Pros
*In its earlier iteration, the company had a collaborative culture that genuinely reflected its mission to protect students in their learning environments. That mission is meaningful, and it attracted dedicated people. *Many individual contributors and mid-level colleagues are genuinely passionate about student safety and deeply care about the end users. The people are one of the best parts of working here. *Remote work flexibility and competitive compensation for the role.
Cons
*The company operates with a heavy sales-first culture. Other functions — particularly those that directly support revenue generation, like proposals — are chronically under-resourced while still being held to very high expectations. *Cross-functional collaboration on proposals is extremely difficult. Work that requires input and review from subject matter experts is consistently deprioritized, even though those same stakeholders benefit most from the wins. Leadership does not reinforce participation, leaving the proposal team to carry enterprise-level projects without adequate support. *There is a fundamental lack of understanding of the RFP and proposal development process across the organization, paired with an unwillingness to learn.
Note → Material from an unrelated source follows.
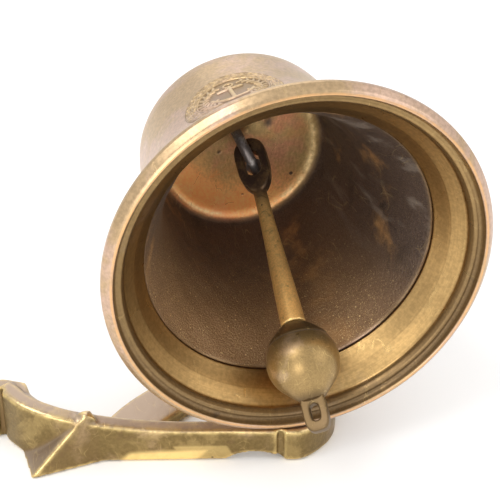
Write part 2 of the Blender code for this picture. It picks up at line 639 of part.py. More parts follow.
def main():
    """Build the whole object."""
    clear_scene()
    parts = make_collection("ship_bell")
    cutters = make_collection("cutters")
    bell_brass = metal("bell_brass", BRASS_OUTSIDE, 0.38)
    clapper_brass = metal("clapper_brass", BRASS_CLAPPER, 0.34)
    bracket_brass = metal("bracket_brass", BRASS_BRACKET, 0.32)
    steel = metal("dark_steel", STEEL_DARK, 0.45)
    pivot = add_empty("bell_pivot", parts, (0.0, mm(PIVOT_Y), mm(AXIS_HEIGHT)))
    make_bell(parts, cutters, pivot, bell_brass)
    make_hanger_plate(parts, cutters, pivot, bell_brass)
    make_staple(parts, pivot, steel)
    make_staple_fasteners(parts, pivot, steel)
    make_bush(parts, pivot, clapper_brass)
    make_clapper(parts, cutters, pivot, clapper_brass)
    casting = make_casting(parts, cutters, bracket_brass)
    cut(casting, make_palm(cutters), "UNION")
    cut(casting, make_wedge(cutters), "UNION")
    make_hanger_arm(parts, cutters, bracket_brass)
    make_foot_screws(parts, casting, cutters, steel)
    drill(casting, cutters, "wall_hole_left", -153.0, MOUTH_Y + 58.0, WALL_HOLE, 90.0)
    make_pin_set(parts, steel, bracket_brass)


main()
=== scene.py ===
"""Looks for a cast brass ship bell that hangs by its crown from a cast wall bracket.

The bell lies as stored: its axis is level, its mouth faces -Y and the bracket's wall
side rests on z = 0.  Every new piece is worked out with numpy as a surface of two
parameters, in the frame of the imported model.
"""

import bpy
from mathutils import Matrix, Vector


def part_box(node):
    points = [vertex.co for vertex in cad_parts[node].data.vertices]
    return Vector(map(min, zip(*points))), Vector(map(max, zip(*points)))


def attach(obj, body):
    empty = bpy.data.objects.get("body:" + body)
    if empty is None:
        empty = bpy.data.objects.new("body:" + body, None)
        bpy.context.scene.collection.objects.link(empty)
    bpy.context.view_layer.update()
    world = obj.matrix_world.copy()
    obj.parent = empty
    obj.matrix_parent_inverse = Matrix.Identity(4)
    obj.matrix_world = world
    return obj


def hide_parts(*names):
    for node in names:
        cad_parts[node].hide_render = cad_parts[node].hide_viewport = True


bl_info = {
    "name": "Ship Bell",
    "version": (1, 0, 0),
    "blender": (4, 5, 0),
    "location": "View3D > Sidebar > Ship Bell",
    "description": "Builds the pieces and finishes of a brass ship bell with its clapper and bracket",
    "category": "Object",
}

import math

import bmesh
import bpy
import numpy as np
from mathutils import Euler, Matrix

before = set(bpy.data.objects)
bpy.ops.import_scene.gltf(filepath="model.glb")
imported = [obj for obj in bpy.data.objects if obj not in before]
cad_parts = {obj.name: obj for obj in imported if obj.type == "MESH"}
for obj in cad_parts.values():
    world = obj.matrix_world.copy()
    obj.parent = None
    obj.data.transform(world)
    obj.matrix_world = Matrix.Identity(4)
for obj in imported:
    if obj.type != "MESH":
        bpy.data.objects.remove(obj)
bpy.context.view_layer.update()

MM = 0.001                                   # the sizes below are in millimetres
TURN = 2 * math.pi
BELL_LOW, BELL_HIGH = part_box("bell_shell")
MOUTH_Y = BELL_LOW.y                         # plane of the foremost rim edge
AXIS_Z = (BELL_LOW.z + BELL_HIGH.z) / 2      # the bell's axis above the wall plane
CROWN_TOP = 148.5                            # outer face of the crown, from the rim plane
CROWN_FLOOR = 137.0                          # floor of the crown, from the rim plane
BAND_START, BAND_END = 0.6, 24.2             # turned brass inside the lip, from the rim plane
STAPLE_TWIST = math.radians(24.0)
STAPLE_SHIFT = 2.5                           # the staple is cast a little off the axis
STAPLE_BOW = 114.0                           # middle of the staple's bow, from the rim plane
STAPLE_HALF = 15.5                           # half the distance between the staple's legs
# dark marks on the crown's floor: across, up from the axis, radius, blur
FLOOR_MARKS = ((31.5, -21.8, 1.15, 0.0), (17.3, 13.4, 2.6, 5.0), (-11.7, -2.3, 0.8, 2.2),
               (-6.0, 17.0, 3.6, 3.0), (2.0, -32.0, 0.5, 1.0))
BALL_DROP = 121.4                            # staple bow to ball centre
BALL_RADIUS = 19.4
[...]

Despite this, there is no shortage of critique directed at the people doing the work — often from individuals with no visibility into the workflow or the strategic rationale behind it. *Leadership under the current CEO has shifted the company's focus away from mission and product quality toward revenue at all costs. The leadership style lacks emotional intelligence and creates an environment where employees feel pressured to comply rather than contribute. Dissent or strategic pushback is not welcomed. *Key leadership figures in product-adjacent roles are disengaged and unapproachable, which compounds the lack of cross-functional support and creates bottlenecks across teams.